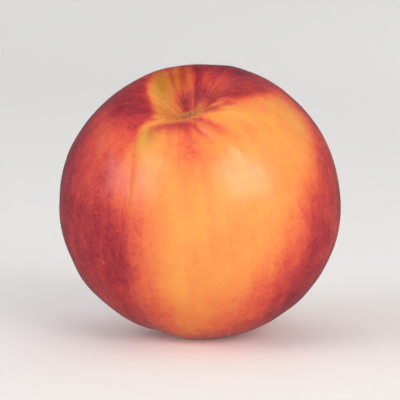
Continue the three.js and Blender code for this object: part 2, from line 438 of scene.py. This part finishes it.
shade = np.maximum(shaded_cheek(), shaded_funnel())
in_crown = polar < CROWN_LEVEL
blush = OPEN_SKIN + (SHADED_SKIN - OPEN_SKIN) * shade + shapes(BLUSH_AND_PAINTED_SHADING_SHAPES)
keep_on_points(skin_mesh, "blush", blush + strokes(own_points, outward, 1))
keep_on_points(skin_mesh, "olive_and_painted_shade", shapes(OLIVE_AND_PAINTED_SHADE_SHAPES) + strokes(own_points, outward, 2))
keep_on_points(skin_mesh, "scar", (1 - smooth_step(from_axis, *SCAR_STAIN)) * in_crown)
keep_on_points(skin_mesh, "tip", bell(np.pi - polar, TIP_STAIN))
keep_on_points(skin_mesh, "funnel", bell(from_axis, FUNNEL_RADIUS) * in_crown)
keep_on_points(skin_mesh, "streaks", np.stack([np.cos(longitude), np.sin(longitude), polar], axis=1))

# Its finish. The skin is thin and waxed, and the flesh glows faintly through it. Mottling, streaks that run
# down from the stalk, stipples and pale pores break up the blush.
BLUSH_COLOURS = [
    (0.00, (255, 194, 74)),
    (0.18, (254, 168, 84)),
    (0.36, (251, 140, 76)),
    (0.52, (240, 106, 72)),
    (0.66, (218, 76, 66)),
    (0.82, (180, 48, 60)),
    (1.00, (122, 28, 46)),
]
# A darkening multiply: the olive tint of the skin, and painted shade where the funnel's wall is laid darker.
OLIVE_AND_PAINTED_SHADE_COLOUR = (196, 180, 134)
PORE_COLOUR = (246, 160, 116)
TIP_COLOUR = (92, 58, 34)
CORK_COLOURS = [(0.35, (196, 92, 54)), (0.6, (255, 180, 110))]

CLOUDS = {"scale": 95, "detail": 3, "roughness": 0.55, "distortion": 0.3}
CLOUDS_SHIFT = (0.05, 0, 0)
STREAKS = {"scale": 1, "detail": 3, "roughness": 0.6}
BROAD_STREAKS, FINE_STREAKS = (4.2, 4.2, 1.3), (16, 16, 2.2)  # how close they lie, round and down
MOTTLE = {"scale": 330, "detail": 3, "roughness": 0.6}
FRECKLES = {"scale": 1150, "roughness": 0.6}
NOISE_MIDDLE = 0.5
BREAKS = {"clouds": 0.30, "broad": 0.32, "fine": 0.22, "mottle": 0.20, "freckles": 0.14}  # of the blush
BREAKS_GROW, BREAKS_SHARE = (0.0, 0.6), (0.45, 1.0)  # the blush over which they grow, from and to what share
STIPPLE = 0.07  # how much redder the reddest freckles are
STIPPLE_FRECKLES, STIPPLE_BLUSH = (0.52, 0.68), (0.2, 0.45)  # the freckles and the blush where it comes in
PORES, PORE_PATCHES, PORE_PATCH_RANGE = 430, {"scale": 300, "detail": 1}, (0.4, 0.7)
PORE_SIZES, PORE_SOFTNESS = (0.05, 0.13), (-0.02, 0.03)
PORE_STRENGTH, PORE_BLUSH = 0.36, (0.45, 0.8)  # pores show where the skin is red
CORK = {"scale": 1500, "detail": 3, "roughness": 0.7}

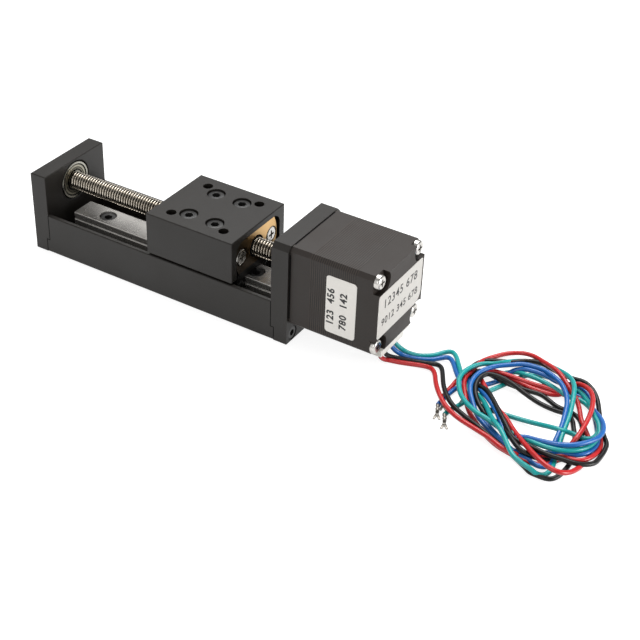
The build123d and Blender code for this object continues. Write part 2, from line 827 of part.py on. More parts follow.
def wire_tube(name, points):
    radii = corner_radii(points)
    path = FilletPolyline(*points, radius=radii)
    start = Plane(origin=path @ 0, z_dir=path % 0)
    tube = sweep(start * Circle(wire_radius), path=path)
    expected = math.pi * wire_radius**2 * path.length
    radii_text = " ".join(f"{radius:.1f}" for radius in radii)
    print(f"{name}: radii {radii_text}; length {path.length:.1f}; volume share {tube.volume / expected:.4f}")
    save(name, tube)


def wire_terminal(end, tip):
    # Crimped sheet terminal: a barrel round the wire's end, a flat neck and two spread arms
    barrel = block((-terminal_grip, 0), (-terminal_width / 2, terminal_width / 2), (0, terminal_height))
    barrel -= block(
        (-terminal_grip, 0),
        (-terminal_width / 2 + terminal_sheet, terminal_width / 2 - terminal_sheet),
        (terminal_sheet, terminal_height),
    )
    neck = block((-terminal_sheet, terminal_neck), (-terminal_width / 3, terminal_width / 3), (0, terminal_sheet))
    terminal = barrel + neck
    for side in (-1, 1):
        arm = block((0, terminal_arm), (-0.3, 0.3), (0, terminal_sheet))
        place = Pos(terminal_neck - 0.3, side * terminal_width / 6, 0)
        terminal += place * Rot(0, 0, side * terminal_spread) * arm
    heading = math.degrees(math.atan2(tip[1] - end[1], tip[0] - end[0]))
    return Pos(end[0], end[1], 0) * Rot(0, 0, heading) * terminal


def wire_coil():
    # Outer shape of the loose oval coil: a flat ring with rounded edges
    outer_points = [
        (88.4, -3.5), (86.9, 5.0), (90.0, 13.0), (97.5, 19.8), (107.0, 22.0), (117.8, 18.6),
        (127.2, 12.2), (134.0, 2.0), (138.3, -8.0), (137.2, -18.5), (131.5, -27.2), (123.5, -29.2),
        (113.5, -25.0), (104.1, -20.1), (96.0, -14.4),
    ]
    inner_points = [
        (98.6, -4.4), (102.4, 0.4), (109.0, 1.4), (116.8, 1.0), (122.2, -1.4), (125.0, -7.5),
        (124.6, -14.2), (119.6, -16.6), (113.4, -15.0), (107.4, -11.7), (102.0, -8.0),
    ]
    outer = make_face(Spline(*outer_points, periodic=True))
    inner = make_face(Spline(*inner_points, periodic=True))
    ring = extrude(outer, amount=coil_height, dir=(0, 0, 1))
    ring -= extrude(inner, amount=coil_height, dir=(0, 0, 1))
    rims = ring.edges().group_by(Axis.Z)[-1]
    return fillet(rims, radius=coil_round)


def write_stage():
    save("base_channel", base_channel())
    save("bearing_plate", bearing_plate())
    save("motor_plate", motor_plate())
    save("base_screws", base_screws())
    save("guide_rail", guide_rail())
    save("rail_screws", rail_screws())


def write_carriage():
    caps, seals, screws = guide_end_pieces()
    save("guide_block", guide_block())
    save("guide_end_caps", caps)
    save("guide_end_seals", seals)
    save("guide_cap_screws", screws)
    save("guide_balls", guide_balls())
    save("carriage_table", carriage_table())
    save("table_screws", table_screws())
    save("screw_nut", screw_nut())
    save("nut_screws", nut_screws())


def write_bearings():
    places = (
        ("end_bearing", end_bearing_size, base_start - end_bearing_size[2]),
        ("motor_front_bearing", front_bearing_size, front_bearing_start()),
        ("motor_rear_bearing", rear_bearing_size, rear_bearing_start()),
    )
    for name, size, x in places:
        outer_ring, inner_ring, balls, shields = ball_bearing(size, x)
        save(f"{name}_outer_ring", outer_ring)
        save(f"{name}_inner_ring", inner_ring)
        save(f"{name}_balls", balls)
        save(f"{name}_shields", shields)


def write_motor():
    save("motor_front_bell", motor_front_bell())
    save("motor_stator_core", stator_core())
    save("motor_windings", stator_windings())
    save("motor_rear_bell", motor_rear_bell())
    save("motor_through_screws", motor_through_screws())
    save("motor_mount_screws", motor_mount_screws())
    save("bearing_wave_washer", bearing_washer())
    save("wire_connector", wire_connector())
    save("lead_screw", lead_screw())
    save("rotor_front_section", rotor_section(rotor_start(), 0.0))
    half_tooth = math.pi / rotor_teeth
    rear = rotor_start() + rotor_section_length + rotor_magnet_length
    save("rotor_rear_section", rotor_section(rear, half_tooth))
    save("rotor_magnet", rotor_magnet())


def write_wires():
    for colour, points in lead_routes().items():
        wire_tube(f"lead_{colour}", points)
    tails = tail_routes()
    for colour, points in tails.items():
        wire_tube(f"tail_{colour}", points)
    tips = terminal_tips()
    save("wire_terminals", group([wire_terminal(tails[name][-1], tips[name]) for name in tails]))
    save("wire_coil", wire_coil())


write_stage()
write_carriage()
write_bearings()
write_motor()
write_wires()
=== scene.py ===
import bpy
import json
import math
from mathutils import Matrix, Vector


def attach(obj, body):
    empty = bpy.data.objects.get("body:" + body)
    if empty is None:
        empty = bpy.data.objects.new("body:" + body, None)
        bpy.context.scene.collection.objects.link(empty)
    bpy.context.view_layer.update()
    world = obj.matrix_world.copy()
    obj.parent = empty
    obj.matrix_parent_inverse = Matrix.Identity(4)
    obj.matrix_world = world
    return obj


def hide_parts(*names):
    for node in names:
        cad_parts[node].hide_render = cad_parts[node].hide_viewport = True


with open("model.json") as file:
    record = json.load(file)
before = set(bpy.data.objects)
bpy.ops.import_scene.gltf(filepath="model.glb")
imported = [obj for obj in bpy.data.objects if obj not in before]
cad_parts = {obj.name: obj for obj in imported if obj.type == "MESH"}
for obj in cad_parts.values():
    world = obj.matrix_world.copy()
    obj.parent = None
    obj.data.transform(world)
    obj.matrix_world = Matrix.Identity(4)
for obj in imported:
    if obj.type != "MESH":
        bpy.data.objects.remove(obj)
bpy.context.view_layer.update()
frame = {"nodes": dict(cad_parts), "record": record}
nodes = frame["nodes"]
record = frame["record"]


# The camera, solved from edges measured in the photo
cameraView = {"azimuth": 30.259, "elevation": 35.214, "roll": 2.339, "lens": 79.49,
              "place": (0.222065, -0.31569, 0.259839), "near": 0.01, "far": 20}


def makeCamera(view):
    turn, lift, roll = (math.radians(view[k]) for k in ("azimuth", "elevation", "roll"))
    back = Vector((math.sin(turn) * math.cos(lift), -math.cos(turn) * math.cos(lift), math.sin(lift)))
    side = Vector((0, 0, 1)).cross(back).normalized()
    upward = back.cross(side)
    right = side * math.cos(roll) + upward * math.sin(roll)
    top = upward * math.cos(roll) - side * math.sin(roll)
    bpy.ops.object.camera_add(location=view["place"])
    camera = bpy.context.object
    camera.name = "photoCamera"
    camera.rotation_euler = Matrix((right, top, back)).transposed().to_euler()
    camera.data.lens = view["lens"]
    camera.data.clip_start = view["near"]
    camera.data.clip_end = view["far"]
    bpy.context.scene.camera = camera


makeCamera(cameraView)
print("camera in place")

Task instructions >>
Quote word for word the lines from the line holding "tips = terminal_tips()" through the line holding "before = set(bpy.data.objects)"; include both of those lines and add nothing.

The completed task >>
    tips = terminal_tips()
    save("wire_terminals", group([wire_terminal(tails[name][-1], tips[name]) for name in tails]))
    save("wire_coil", wire_coil())


write_stage()
write_carriage()
write_bearings()
write_motor()
write_wires()
=== scene.py ===
import bpy
import json
import math
from mathutils import Matrix, Vector


def attach(obj, body):
    empty = bpy.data.objects.get("body:" + body)
    if empty is None:
        empty = bpy.data.objects.new("body:" + body, None)
        bpy.context.scene.collection.objects.link(empty)
    bpy.context.view_layer.update()
    world = obj.matrix_world.copy()
    obj.parent = empty
    obj.matrix_parent_inverse = Matrix.Identity(4)
    obj.matrix_world = world
    return obj


def hide_parts(*names):
    for node in names:
        cad_parts[node].hide_render = cad_parts[node].hide_viewport = True


with open("model.json") as file:
    record = json.load(file)
before = set(bpy.data.objects)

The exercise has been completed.